Caramelized FishA couple of dishes beyond the rice and noodle dishes were tasted and are worth mentioning.  Caramelized Fish comes served in a clay pot swimming in a dark chocolaty sauce coating the fish morsels.   The basic flavor components are made from caramelized sugar that provides the slight sweetness and the slight burnt flavor, and the fish sauce that injects the brininess and a breath of ocean into the sauce.  The pieces of fish were fresh and still quite moist.  However, I thought that the use of fish sauce was a bit heavy-handed which overpowered the subtle caramel element.  Upon bringing this to the waiter/owner’s attention, he agreed with me and quickly joked that he was going to fire the cooks, notably his parents in the kitchen.  I felt a bit guilty for mentioning this but I’m not shy to help an establishment fix their faux pas.  Another try of this dish is planned for the future.

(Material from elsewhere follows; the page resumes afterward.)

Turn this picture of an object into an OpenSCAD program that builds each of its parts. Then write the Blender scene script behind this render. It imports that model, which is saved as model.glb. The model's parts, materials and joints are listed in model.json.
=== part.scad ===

Sauteed GoatBack to my first “invitation” to this establishment.  After having sated myself with their wonderful dishes, the owner mentioned that they are offering a family special cooked only on the weekends – Sautéed Goat.  When it arrived on my table, the waft that reached my nose instantly told me that this was no ordinary dish.  Pieces of goat have been stewed with onion, curry powder, and coconut milk.  In addition to the spice elements and rich coconut, it is heavily infused with some heady lemongrass that adds that Southeast Asian zing, along with a sprinkling of crushed peanuts and herbaceous Vietnamese mint (Rau Ram).  A thick slice of French bread made the perfect sopping tool for that rich and flavor-packed sauce.  Even though the pieces goat were a bit bony, which it tends to be, the bits of flesh were quite tender and well-flavored.  This restaurant never ceases to amaze me with the authenticity of flavors and each visit turned into an adventure into this Southeast Asian cuisine.

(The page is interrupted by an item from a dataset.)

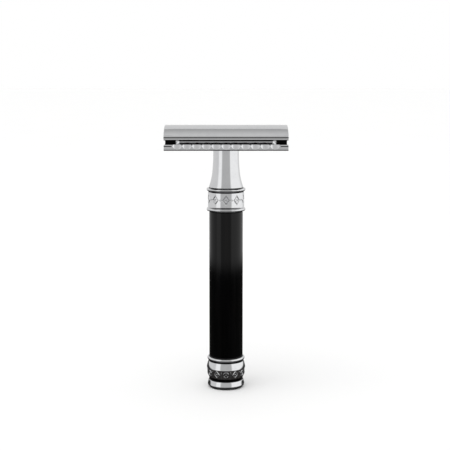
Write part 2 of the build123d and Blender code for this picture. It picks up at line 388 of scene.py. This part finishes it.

Vietnam Palace is a restaurant worth trekking into the Maryland suburbs for anyone who is salivating for well-made dishes representing this Southeast Asian culture, beyond the noodle bowls that have over saturated the various neighborhoods as well as our taste buds.  I still miss some dishes that are not served there, namely Grilled Lemongrass Beef and Salt Pepper Seafood that I used to relish in the closed fore mentioned eateries.  However, what this place does well compensates for the missing dishes, and the dishes have broadened my horizon on this wonderful cuisine.  Who would think that such gastronomic adventure could be found in a quiet strip mall off the beaten path.  It is worth checking this place out!